-- Start --

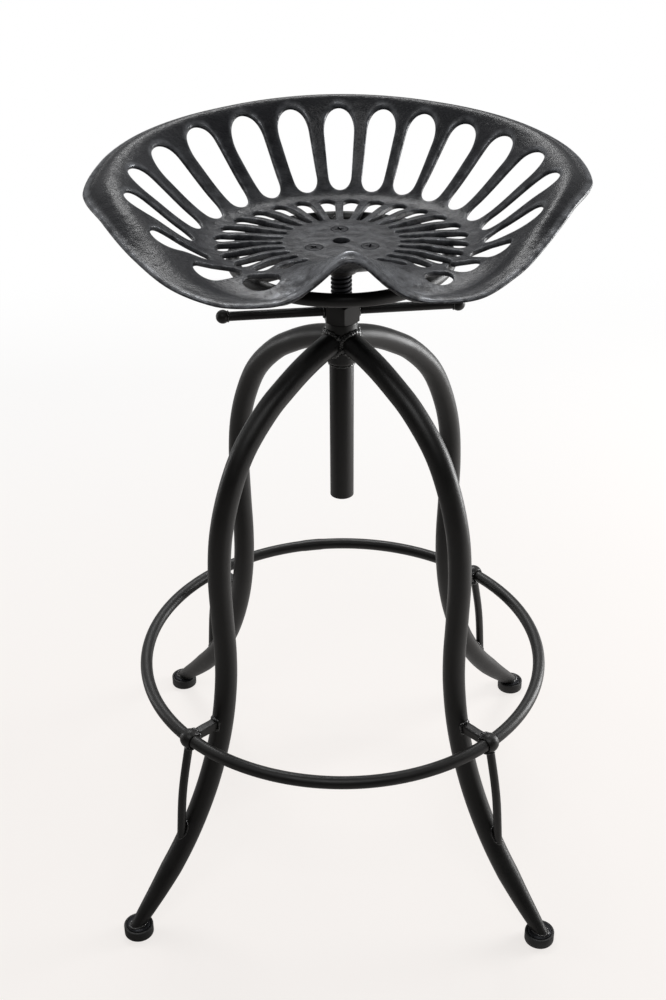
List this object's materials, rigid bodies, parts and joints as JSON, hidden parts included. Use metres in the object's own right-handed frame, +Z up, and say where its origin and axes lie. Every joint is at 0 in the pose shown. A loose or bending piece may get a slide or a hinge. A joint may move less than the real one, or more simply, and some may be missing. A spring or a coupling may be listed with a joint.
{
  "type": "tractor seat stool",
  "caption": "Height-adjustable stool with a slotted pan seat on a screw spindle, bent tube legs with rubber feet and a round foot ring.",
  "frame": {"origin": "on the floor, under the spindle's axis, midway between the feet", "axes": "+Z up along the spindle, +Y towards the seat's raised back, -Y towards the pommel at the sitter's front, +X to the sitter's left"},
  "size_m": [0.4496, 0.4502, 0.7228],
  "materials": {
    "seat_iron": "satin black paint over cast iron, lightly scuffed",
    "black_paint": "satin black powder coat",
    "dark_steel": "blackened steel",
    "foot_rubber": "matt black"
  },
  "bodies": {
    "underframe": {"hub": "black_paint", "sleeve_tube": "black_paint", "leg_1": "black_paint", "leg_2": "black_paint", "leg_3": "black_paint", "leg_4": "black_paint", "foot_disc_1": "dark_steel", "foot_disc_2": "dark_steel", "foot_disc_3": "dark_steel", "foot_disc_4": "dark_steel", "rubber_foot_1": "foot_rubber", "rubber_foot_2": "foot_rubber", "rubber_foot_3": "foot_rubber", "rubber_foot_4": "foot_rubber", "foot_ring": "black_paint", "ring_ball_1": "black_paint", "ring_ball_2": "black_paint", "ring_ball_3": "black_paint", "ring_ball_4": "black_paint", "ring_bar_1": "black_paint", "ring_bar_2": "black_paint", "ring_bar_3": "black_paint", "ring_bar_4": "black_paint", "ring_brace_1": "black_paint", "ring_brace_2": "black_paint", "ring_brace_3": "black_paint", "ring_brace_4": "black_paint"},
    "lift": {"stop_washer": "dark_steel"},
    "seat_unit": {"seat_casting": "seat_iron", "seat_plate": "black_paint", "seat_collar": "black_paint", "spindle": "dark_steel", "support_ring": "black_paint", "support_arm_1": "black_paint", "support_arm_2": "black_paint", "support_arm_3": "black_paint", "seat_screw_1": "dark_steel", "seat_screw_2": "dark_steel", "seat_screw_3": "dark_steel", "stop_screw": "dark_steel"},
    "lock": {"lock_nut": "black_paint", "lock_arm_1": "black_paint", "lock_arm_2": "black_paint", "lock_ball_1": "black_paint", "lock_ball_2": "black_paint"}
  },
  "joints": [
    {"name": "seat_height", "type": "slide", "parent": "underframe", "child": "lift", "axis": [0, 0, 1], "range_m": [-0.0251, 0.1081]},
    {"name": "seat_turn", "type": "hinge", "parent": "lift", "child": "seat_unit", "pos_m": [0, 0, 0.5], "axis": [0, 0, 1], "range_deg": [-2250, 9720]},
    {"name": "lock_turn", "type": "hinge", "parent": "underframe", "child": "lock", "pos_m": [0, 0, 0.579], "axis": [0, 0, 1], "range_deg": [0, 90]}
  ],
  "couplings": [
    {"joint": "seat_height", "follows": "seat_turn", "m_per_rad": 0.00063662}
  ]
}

-- End --
-- Start --

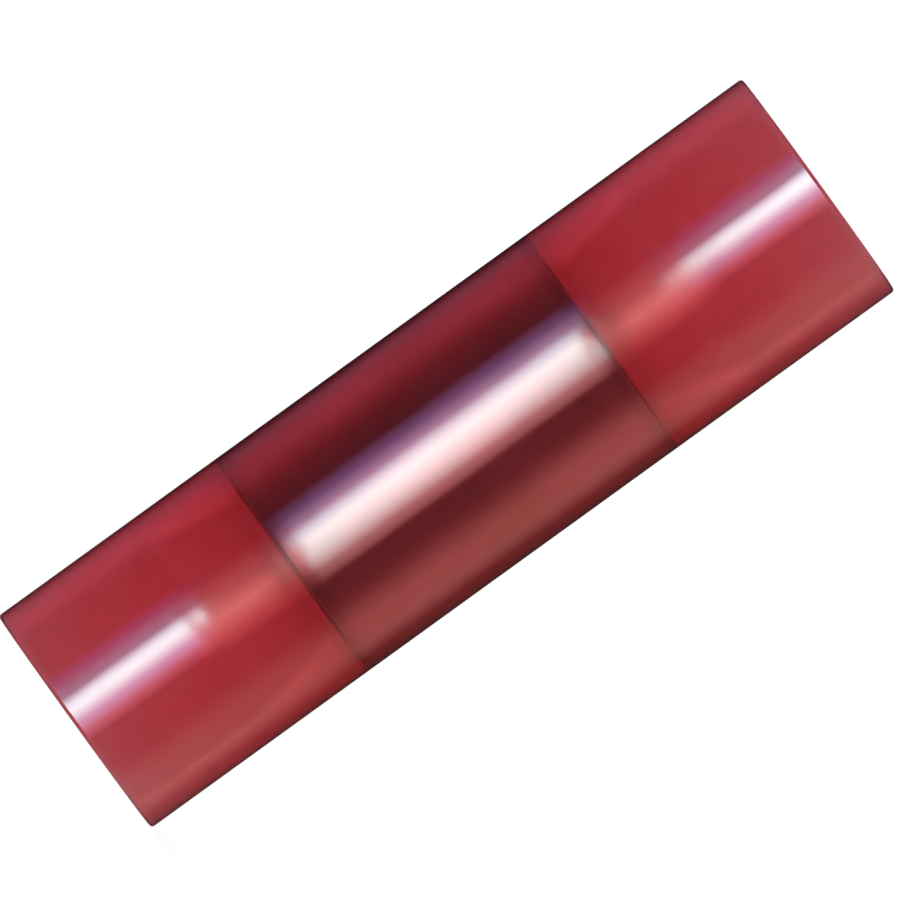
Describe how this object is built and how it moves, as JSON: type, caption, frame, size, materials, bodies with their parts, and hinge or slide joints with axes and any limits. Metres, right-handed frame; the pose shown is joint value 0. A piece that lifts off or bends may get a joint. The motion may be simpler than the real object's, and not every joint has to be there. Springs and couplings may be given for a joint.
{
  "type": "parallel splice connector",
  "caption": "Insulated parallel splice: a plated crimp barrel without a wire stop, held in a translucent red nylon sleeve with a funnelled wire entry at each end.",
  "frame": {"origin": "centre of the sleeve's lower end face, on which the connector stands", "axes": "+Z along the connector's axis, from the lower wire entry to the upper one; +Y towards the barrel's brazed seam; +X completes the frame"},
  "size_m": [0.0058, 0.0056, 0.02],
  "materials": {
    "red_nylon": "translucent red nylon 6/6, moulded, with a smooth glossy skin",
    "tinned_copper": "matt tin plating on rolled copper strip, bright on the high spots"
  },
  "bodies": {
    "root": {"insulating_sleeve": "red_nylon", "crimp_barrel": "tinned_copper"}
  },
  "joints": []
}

-- End --
-- Start --

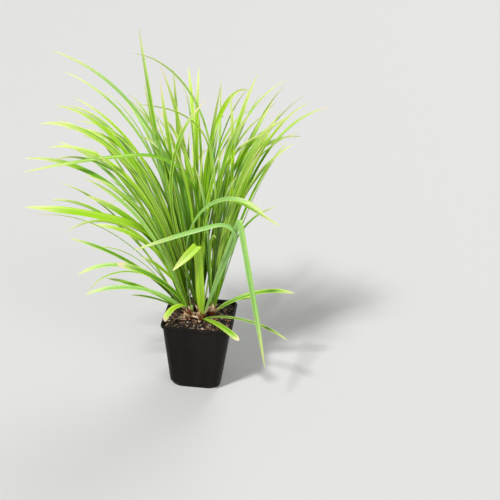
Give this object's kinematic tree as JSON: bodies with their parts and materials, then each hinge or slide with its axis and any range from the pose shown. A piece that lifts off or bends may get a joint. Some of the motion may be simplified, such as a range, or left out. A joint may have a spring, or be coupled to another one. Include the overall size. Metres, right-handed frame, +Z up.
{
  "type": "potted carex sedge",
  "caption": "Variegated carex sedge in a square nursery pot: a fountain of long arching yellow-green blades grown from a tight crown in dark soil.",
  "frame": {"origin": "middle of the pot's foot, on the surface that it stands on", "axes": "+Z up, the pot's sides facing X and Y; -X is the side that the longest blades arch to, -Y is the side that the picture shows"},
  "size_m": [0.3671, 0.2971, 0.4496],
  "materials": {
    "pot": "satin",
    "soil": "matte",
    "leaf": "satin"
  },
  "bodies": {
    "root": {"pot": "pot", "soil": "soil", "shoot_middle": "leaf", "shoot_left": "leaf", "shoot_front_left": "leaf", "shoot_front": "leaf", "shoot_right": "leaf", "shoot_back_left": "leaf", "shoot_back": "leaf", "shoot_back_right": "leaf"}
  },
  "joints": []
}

-- End --

Collect from the data above every line that includes "piece".

List this object's materials, rigid bodies, parts and joints as JSON, hidden parts included. Use metres in the object's own right-handed frame, +Z up, and say where its origin and axes lie. Every joint is at 0 in the pose shown. A loose or bending piece may get a slide or a hinge. A joint may move less than the real one, or more simply, and some may be missing. A spring or a coupling may be listed with a joint.
Describe how this object is built and how it moves, as JSON: type, caption, frame, size, materials, bodies with their parts, and hinge or slide joints with axes and any limits. Metres, right-handed frame; the pose shown is joint value 0. A piece that lifts off or bends may get a joint. The motion may be simpler than the real object's, and not every joint has to be there. Springs and couplings may be given for a joint.
Give this object's kinematic tree as JSON: bodies with their parts and materials, then each hinge or slide with its axis and any range from the pose shown. A piece that lifts off or bends may get a joint. Some of the motion may be simplified, such as a range, or left out. A joint may have a spring, or be coupled to another one. Include the overall size. Metres, right-handed frame, +Z up.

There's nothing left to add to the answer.